No engañamos a ningún oyente, habitual del artista aragonés o no, si decimos que nunca se puede emitir juicio de valor alguno ni crear expectativas mejores o peores antes de escuchar cada nuevo disco suyo. La trayectoria de Enrique Bunbury ha pasado por tantas y tan diferentes etapas musicales y personales que ya cada vez se hace más complicado ubicarlo en tal o cual movimiento o tratar de adivinar por dónde irán sus siguientes pasos creativos. Esa condición de músico único e intransferible es lo que dota de un valor extraordinario a sus grabaciones, últimamente más prolíficas debido a la dichosa pandemia y a su obligado retiro de los escenarios por una alergia a la sustancia química que es la base del humo de los conciertos (parece que no definitivo, tras anunciar diez fechas en directo divididas en dos tramos de cinco conciertos cada uno). Dicha circunstancia, lejos de amilanarlo, lo centró aún más en su gran pasión: La creación y el trabajo minucioso en el estudio. El resultado, después de dos discos importantísimos como “Posible” y “Curso de levitación intensivo” editados casi sin solución de continuidad durante el mismo infausto ejercicio de 2020, es una nueva vuelta de tuerca al sonido, arreglos y producción que puede desconcertar a más de un seguidor, por mucho valor intrínseco que tenga.
“Greta Garbo” homenajea desde la portada a la gran figura que transitó del cine mudo a los primeros tiempos del sonoro conservando su halo de misticismo, hasta que decidió retirarse del ojo público a la tierna edad de 36 años. Por decisión propia y de manera definitiva, a diferencia de lo ocurrido con nuestro hombre, forzado por problemas transitorios de salud ya parece que identificados. Revolotea por todo el disco esa misma sensación de abandono de una vida que muchos desearían en pos de un retiro aparente y profundamente orientado hacia dentro, para descubrir los resortes inasibles que provocan y mueven cualquier proceso creativo. Bunbury escribe algunas de sus mejores letras en temas meditativos como “Desaparecer”, en el que se decanta por una base de piano y despoja de arreglos innecesarios una confesión que no es sino un desnudo emocional.
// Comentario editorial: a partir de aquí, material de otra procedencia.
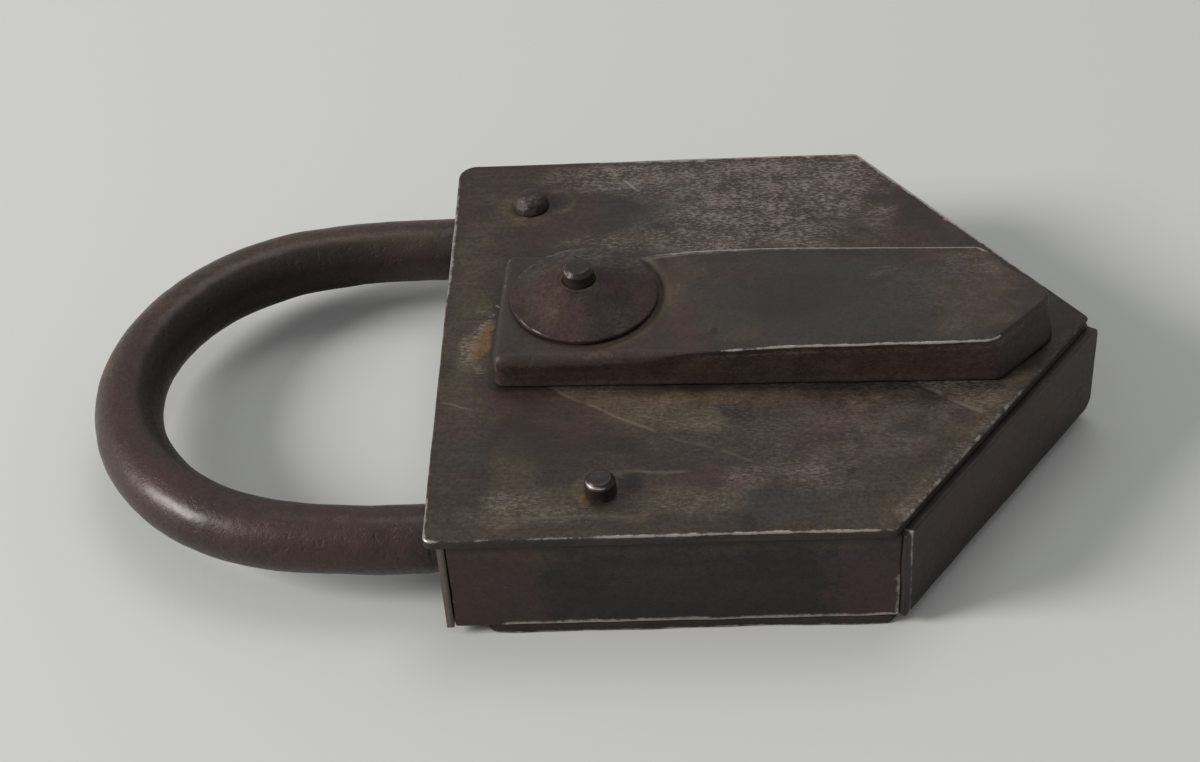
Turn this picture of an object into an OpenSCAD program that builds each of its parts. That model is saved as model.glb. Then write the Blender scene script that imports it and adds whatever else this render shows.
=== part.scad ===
// Forged iron padlock with a pentagonal plate case, a side-hinged shackle and a
// swinging keyhole cover. It lies on its back plate: +X runs from the shackle to the
// point, +Y from the stop rivet's side to the hinge rivet's side, +Z out of the front
// plate. Places inside the case are measured from the front plate's shackle-side edge
// and from the centre line. Millimetres.

/* [Case] */
// Width of the front plate
case_w = 90; // [75:1:110]
// Length of the straight sides of the front plate
straight_l = 67.4; // [56:0.2:82]
// Length of the point beyond the straight sides
point_l = 33.1; // [26:0.1:40]
// Thickness of the case over both plates
case_t = 20.2; // [18.4:0.1:26]
// Thickness of the front plate
front_t = 1.8; // [1.2:0.1:2.4]
// Thickness of the back plate
back_t = 1.8; // [1.2:0.1:2.4]
// Thickness of the side and point walls
wall_t = 2.4; // [1.6:0.1:3]
// Thickness of the wall that the shackle passes through
end_wall_t = 6.5; // [5:0.1:8]
// How far the front plate stands out over the end wall
plate_overhang = 1.95; // [1:0.05:3]
// How far the side walls lie inside the front plate's edge
side_inset = 0.4; // [0.2:0.1:1]
// How far the lower point wall stands out from the front plate's edge
point_proud = 1.3; // [0.6:0.1:1.6]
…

Es la tónica predominante en el resto del álbum, tocado por músicos franceses recién incorporados a su círculo y producido por Adam Jodorowsky de forma analógica, grabando en cintas y volcando el sonido crudo de los músicos en el estudio sin claqueta ni postproducción alguna, por lo que estas canciones quedan claramente desmarcadas del resto de su trayectoria.
El Desierto de los Leones mejicano funcionó como punto de apoyo espiritual para crear el clima exacto de composición y remate de temas desgarradores desde el punto de vista personal como “De vuelta a casa”, “Alaska”, “Invulnerables” (estos dos elegidos como sencillos previos a la publicación oficial del disco), en los que se viste con los ropajes de la new wave británica, el glam rock de su admirado Bowie e incluso el soul que inmortalizaron los miembros de la Motown. “Para ser inolvidable”, sin ir más lejos, es un pequeño diccionario del funk y probablemente la canción más bailable –si dicho término es aplicable a alguna de las creaciones del maño-, pero líricamente mira hacia afuera, a una sociedad en la que el papel del artista está cada vez más en entredicho. “Nuestros mundos no obedecen a sus mapas”, en la que alude a la libertad como guía y reflejo de toda composición, y “Corregir el mundo con una canción”, donde ahonda en sus efectos y consecuencias, forman una dupla perfecta como principio y final de un recorrido sonoro en el que no es oro todo lo que reluce: A “Armagedón por compasión” y “Autos de choque” les falta el brillo que sí tiene “La tormenta perfecta”, una impresionante letanía contra los tiempos de mierda que vivimos y las transformaciones individuales y sociales que nos están volviendo a todos cada vez más dependientes y por tanto más imbéciles. Una canción sublime, de las que el maestro suele entregar tres o cuatro por disco, que centra el tono de un trabajo más irregular de lo esperado, con una sonoridad más uniforme que nunca y absolutamente arriesgado. Esta, sin duda, aparte de gustos o inclinaciones personales, es todavía la mejor virtud de un artista esencial en la escena del rock español de los últimos treinta años. Queramos o no, es necesario seguir aprendiendo de él, que a fin de cuentas es lo mismo que él pretende. Solo que ahora nos cuenta y nos canta las cosas mucho mejor que antes.